Gesundheit: Bis 2012 soll jeder Amerikaner eine Krankenversicherung haben. Sein Versicherungs-System würde ähnlich funktionieren wie das deutsche: Sowohl die Versicherten als auch die Arbeitgeber zahlen ein.
Energie und Klimaschutz: Der Senator aus Illinois ist auf dem Öko-Trip: In den nächsten zehn Jahren will er 150 Milliarden Dollar in erneuerbare Energien investieren. Bis 2025 soll der Strom-Anteil, der aus Öko-Energie kommt, bei 25 Prozent liegen. Den Klimawandel nimmt er ernst: So fordert er Steuererleichterungen für den Kauf von verbrauchsarmen Autos.
Terror-Krieg: Seine These: In Afghanistan und Pakistan entscheidet sich, ob Terroristen weitere Anschläge auf die westliche Welt planen. Deshalb will er mehr Truppen nach Afghanistan schicken.
Irak: Obama war von Anfang an gegen den Krieg. Deshalb will er die US-Soldaten innerhalb von 16 Monaten aus dem Irak abziehen.
Iran: Im Gegensatz zu McCain setzt er auf Diplomatie: Er würde sich sogar mit Irans Präsident Mahmut Mahmud Ahmadinedschad treffen, um den Atomstreit zu beenden.

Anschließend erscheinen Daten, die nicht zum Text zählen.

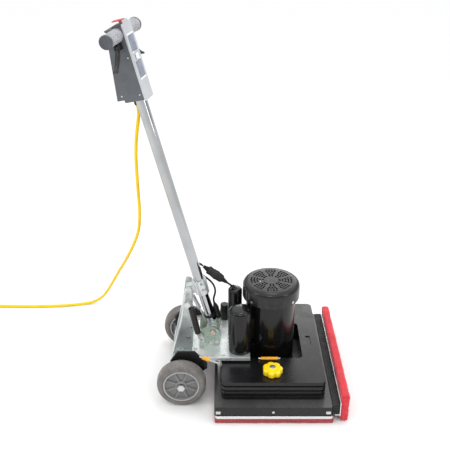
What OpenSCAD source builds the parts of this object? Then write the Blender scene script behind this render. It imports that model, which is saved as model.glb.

Naher Osten: Er will ein Friedensabkommen zwischen Israelis und Palästinensern.
Europa: Um internationale Krisen zu bewältigen, will er stärker mit Europa zusammenarbeiten. Das heißt aber auch: Obama wird bald mehr europäische Soldaten auf den Krisenherden der Welt einfordern.
Waffenrecht: Obama würde einem kompletten Verbot von Handfeuerwaffen zustimmen.
Todesstrafe: Der schwarze Senator befürwortet die Todesstrafe.